(Exercise prompt): The entries below contain a line with "Write part 3" and a line with "fluted half ellipses.". Retype exactly everything from the first down to the second, both included, and nothing else.

:::

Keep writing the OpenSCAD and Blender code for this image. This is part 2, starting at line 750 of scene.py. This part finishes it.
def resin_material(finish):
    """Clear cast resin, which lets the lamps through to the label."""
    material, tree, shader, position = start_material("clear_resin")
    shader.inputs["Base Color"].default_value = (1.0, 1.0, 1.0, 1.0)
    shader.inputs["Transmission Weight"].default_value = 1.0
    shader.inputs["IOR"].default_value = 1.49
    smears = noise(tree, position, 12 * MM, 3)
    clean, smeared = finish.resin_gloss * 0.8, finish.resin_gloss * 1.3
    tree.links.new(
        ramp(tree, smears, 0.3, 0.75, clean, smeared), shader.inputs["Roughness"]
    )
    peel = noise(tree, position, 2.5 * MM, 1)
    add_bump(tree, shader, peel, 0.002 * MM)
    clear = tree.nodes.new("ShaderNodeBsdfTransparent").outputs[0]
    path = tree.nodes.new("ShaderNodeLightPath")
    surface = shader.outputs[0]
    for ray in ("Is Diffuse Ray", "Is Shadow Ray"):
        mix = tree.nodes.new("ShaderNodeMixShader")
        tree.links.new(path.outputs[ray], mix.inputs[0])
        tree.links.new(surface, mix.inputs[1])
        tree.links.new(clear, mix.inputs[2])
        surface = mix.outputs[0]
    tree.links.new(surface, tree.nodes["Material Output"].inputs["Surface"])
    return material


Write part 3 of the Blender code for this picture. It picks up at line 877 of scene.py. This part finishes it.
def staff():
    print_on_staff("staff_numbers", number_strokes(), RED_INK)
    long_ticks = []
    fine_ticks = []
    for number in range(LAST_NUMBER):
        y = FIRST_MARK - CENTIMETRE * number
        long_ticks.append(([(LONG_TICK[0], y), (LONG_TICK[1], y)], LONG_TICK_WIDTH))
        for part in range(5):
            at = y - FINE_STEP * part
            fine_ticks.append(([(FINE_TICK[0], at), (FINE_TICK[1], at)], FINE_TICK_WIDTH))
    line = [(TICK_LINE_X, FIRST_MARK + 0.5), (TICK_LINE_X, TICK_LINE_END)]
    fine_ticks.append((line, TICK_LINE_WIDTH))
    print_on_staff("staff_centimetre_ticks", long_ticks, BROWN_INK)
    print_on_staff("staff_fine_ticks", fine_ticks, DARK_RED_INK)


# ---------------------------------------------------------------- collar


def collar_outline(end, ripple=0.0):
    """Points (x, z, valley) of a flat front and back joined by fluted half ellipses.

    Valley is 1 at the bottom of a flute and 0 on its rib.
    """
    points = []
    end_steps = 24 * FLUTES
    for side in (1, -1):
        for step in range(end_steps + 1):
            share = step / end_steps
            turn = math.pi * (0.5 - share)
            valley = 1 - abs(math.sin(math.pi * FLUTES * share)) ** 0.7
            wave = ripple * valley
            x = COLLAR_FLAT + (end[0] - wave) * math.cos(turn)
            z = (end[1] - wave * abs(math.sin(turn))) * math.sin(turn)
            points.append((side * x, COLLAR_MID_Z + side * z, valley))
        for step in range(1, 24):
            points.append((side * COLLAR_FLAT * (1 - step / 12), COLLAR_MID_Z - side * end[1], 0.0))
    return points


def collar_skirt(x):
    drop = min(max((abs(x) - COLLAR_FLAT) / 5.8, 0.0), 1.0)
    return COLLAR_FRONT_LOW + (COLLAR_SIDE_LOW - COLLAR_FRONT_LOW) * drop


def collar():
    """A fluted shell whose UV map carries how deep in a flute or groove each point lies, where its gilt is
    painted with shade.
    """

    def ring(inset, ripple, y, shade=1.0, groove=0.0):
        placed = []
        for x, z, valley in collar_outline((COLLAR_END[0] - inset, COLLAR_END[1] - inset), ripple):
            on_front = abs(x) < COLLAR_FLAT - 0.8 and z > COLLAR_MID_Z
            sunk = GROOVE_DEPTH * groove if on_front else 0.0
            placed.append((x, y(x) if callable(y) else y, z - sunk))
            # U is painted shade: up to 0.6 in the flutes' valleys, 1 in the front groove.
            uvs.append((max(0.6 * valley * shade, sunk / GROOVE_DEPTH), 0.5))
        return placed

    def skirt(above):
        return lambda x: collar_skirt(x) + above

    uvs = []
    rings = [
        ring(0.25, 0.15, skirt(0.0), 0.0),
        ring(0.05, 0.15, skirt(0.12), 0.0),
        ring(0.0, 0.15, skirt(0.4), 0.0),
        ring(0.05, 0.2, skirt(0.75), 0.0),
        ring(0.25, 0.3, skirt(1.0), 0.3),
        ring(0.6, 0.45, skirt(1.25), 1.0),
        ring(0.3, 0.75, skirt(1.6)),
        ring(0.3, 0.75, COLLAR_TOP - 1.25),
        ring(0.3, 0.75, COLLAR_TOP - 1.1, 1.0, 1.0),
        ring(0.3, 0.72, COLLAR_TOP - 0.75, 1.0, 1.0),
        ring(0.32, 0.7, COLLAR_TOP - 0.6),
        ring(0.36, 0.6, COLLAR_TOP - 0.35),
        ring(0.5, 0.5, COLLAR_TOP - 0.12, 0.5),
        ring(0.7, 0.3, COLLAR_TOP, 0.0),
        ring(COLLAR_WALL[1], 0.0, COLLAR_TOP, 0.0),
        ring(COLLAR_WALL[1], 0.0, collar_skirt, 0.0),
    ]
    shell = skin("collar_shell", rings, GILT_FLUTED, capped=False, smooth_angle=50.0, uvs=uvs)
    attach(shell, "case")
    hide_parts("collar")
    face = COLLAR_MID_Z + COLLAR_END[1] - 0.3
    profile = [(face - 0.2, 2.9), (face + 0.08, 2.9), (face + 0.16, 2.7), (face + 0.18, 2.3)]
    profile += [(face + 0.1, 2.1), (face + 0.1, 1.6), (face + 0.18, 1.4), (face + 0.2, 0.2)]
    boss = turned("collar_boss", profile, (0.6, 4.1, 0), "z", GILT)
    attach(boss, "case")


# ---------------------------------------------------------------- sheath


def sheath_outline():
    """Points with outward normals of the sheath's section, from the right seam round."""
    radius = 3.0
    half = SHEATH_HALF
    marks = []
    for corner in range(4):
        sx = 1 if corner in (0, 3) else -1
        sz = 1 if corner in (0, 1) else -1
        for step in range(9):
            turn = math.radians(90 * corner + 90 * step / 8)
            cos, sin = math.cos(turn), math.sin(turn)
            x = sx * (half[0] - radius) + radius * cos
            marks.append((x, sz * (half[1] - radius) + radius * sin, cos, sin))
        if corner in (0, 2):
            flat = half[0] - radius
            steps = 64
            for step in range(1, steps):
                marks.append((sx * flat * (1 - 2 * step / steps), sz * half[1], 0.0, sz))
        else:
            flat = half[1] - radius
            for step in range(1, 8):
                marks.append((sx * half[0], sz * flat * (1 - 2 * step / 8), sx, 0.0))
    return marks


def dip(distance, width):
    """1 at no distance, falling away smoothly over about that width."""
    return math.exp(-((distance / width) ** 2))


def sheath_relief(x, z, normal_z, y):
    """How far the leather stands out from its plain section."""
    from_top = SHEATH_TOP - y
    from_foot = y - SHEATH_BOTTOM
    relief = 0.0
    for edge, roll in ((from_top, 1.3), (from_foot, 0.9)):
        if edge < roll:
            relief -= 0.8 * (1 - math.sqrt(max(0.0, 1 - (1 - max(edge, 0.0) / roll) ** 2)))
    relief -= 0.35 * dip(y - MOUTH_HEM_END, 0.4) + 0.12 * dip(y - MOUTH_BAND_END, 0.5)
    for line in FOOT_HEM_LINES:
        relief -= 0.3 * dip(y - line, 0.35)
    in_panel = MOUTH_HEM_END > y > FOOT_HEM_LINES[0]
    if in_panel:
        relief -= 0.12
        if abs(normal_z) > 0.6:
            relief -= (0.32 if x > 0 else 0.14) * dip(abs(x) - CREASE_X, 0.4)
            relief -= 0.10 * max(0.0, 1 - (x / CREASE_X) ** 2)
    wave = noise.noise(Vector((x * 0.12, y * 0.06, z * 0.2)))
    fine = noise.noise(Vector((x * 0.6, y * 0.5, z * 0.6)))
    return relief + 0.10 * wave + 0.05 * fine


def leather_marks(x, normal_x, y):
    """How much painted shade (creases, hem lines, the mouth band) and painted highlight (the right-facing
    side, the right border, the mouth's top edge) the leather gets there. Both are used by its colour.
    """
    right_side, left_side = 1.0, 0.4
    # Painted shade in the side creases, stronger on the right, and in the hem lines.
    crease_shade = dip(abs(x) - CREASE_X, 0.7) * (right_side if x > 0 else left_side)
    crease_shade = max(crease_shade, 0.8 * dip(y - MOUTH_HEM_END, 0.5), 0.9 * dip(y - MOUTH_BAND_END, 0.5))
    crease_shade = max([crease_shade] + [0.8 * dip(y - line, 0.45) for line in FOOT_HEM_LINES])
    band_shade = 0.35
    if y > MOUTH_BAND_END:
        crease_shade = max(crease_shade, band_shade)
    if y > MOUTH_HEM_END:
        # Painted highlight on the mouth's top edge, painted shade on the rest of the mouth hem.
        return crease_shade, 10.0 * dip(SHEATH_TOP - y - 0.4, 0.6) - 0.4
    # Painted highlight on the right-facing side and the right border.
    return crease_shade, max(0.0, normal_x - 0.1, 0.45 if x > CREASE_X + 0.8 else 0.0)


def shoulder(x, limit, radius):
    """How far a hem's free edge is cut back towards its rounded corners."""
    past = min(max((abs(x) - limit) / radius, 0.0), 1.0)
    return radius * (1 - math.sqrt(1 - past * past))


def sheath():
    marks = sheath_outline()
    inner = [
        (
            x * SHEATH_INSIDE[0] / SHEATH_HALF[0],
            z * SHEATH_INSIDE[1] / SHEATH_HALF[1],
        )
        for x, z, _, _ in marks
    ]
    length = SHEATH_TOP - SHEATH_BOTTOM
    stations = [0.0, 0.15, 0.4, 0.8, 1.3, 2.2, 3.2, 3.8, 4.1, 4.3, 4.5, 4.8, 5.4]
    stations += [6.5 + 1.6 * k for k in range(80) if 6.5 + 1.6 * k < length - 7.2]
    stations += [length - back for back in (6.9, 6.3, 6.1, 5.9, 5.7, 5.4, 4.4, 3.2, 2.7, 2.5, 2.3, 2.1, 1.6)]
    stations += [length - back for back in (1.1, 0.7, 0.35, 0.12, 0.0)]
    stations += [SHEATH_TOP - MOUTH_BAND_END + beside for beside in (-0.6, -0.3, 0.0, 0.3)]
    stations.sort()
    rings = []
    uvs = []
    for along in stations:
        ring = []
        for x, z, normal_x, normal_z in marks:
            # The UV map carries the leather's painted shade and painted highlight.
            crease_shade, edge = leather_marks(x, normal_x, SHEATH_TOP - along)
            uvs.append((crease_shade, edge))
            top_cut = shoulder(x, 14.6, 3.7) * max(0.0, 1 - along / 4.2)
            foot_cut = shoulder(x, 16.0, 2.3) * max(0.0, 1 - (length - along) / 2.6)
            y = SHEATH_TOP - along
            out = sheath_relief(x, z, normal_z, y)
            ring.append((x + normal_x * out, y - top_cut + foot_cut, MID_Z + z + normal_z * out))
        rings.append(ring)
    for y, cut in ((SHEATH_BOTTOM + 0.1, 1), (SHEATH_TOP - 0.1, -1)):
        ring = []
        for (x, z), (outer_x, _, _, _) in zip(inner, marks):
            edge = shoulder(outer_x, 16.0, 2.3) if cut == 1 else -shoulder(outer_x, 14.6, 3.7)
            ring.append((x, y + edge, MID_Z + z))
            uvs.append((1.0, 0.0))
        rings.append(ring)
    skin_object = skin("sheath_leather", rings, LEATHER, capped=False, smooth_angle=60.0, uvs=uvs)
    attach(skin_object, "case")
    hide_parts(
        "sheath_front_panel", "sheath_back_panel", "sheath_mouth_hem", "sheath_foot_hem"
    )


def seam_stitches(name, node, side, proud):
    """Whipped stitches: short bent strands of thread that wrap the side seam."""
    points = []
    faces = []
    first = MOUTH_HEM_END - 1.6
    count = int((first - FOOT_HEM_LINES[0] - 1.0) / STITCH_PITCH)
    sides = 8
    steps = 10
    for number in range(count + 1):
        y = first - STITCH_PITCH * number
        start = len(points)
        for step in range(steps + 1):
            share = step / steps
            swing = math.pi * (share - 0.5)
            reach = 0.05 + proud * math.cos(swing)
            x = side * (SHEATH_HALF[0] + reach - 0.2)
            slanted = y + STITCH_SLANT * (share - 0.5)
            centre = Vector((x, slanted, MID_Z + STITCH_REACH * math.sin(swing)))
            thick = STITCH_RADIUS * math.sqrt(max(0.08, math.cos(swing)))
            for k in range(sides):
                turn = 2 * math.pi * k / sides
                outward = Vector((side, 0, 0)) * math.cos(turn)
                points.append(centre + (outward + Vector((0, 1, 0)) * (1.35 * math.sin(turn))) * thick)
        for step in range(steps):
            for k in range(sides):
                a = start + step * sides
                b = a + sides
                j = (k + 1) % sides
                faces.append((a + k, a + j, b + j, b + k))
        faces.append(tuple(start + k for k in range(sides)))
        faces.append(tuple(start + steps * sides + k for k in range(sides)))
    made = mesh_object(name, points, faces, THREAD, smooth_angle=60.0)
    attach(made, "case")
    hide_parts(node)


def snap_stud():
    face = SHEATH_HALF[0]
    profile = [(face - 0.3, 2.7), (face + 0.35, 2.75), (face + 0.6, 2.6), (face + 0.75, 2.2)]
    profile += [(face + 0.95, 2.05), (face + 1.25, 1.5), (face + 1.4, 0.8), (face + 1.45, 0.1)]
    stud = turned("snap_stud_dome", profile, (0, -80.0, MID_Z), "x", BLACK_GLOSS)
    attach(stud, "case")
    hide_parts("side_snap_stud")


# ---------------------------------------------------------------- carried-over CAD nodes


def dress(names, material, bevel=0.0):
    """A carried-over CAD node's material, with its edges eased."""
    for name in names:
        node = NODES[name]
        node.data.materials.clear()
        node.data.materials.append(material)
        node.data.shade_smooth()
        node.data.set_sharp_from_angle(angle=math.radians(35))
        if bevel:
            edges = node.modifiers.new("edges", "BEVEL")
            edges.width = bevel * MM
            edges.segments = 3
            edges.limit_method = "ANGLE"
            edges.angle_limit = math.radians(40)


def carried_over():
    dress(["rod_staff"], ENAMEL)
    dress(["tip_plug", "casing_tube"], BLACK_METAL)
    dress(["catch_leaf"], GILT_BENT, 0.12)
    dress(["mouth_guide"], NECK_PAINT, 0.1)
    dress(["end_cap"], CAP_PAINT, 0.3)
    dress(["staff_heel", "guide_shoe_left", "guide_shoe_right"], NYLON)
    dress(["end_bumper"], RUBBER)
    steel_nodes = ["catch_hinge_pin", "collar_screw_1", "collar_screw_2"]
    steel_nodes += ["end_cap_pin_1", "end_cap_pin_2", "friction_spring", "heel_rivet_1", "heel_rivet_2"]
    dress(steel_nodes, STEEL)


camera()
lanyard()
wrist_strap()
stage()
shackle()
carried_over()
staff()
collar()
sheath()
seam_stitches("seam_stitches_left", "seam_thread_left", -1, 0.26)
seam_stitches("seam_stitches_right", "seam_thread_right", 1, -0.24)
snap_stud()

:::

(Final answer):
Write part 3 of the Blender code for this picture. It picks up at line 877 of scene.py. This part finishes it.
def staff():
    print_on_staff("staff_numbers", number_strokes(), RED_INK)
    long_ticks = []
    fine_ticks = []
    for number in range(LAST_NUMBER):
        y = FIRST_MARK - CENTIMETRE * number
        long_ticks.append(([(LONG_TICK[0], y), (LONG_TICK[1], y)], LONG_TICK_WIDTH))
        for part in range(5):
            at = y - FINE_STEP * part
            fine_ticks.append(([(FINE_TICK[0], at), (FINE_TICK[1], at)], FINE_TICK_WIDTH))
    line = [(TICK_LINE_X, FIRST_MARK + 0.5), (TICK_LINE_X, TICK_LINE_END)]
    fine_ticks.append((line, TICK_LINE_WIDTH))
    print_on_staff("staff_centimetre_ticks", long_ticks, BROWN_INK)
    print_on_staff("staff_fine_ticks", fine_ticks, DARK_RED_INK)


# ---------------------------------------------------------------- collar


def collar_outline(end, ripple=0.0):
    """Points (x, z, valley) of a flat front and back joined by fluted half ellipses.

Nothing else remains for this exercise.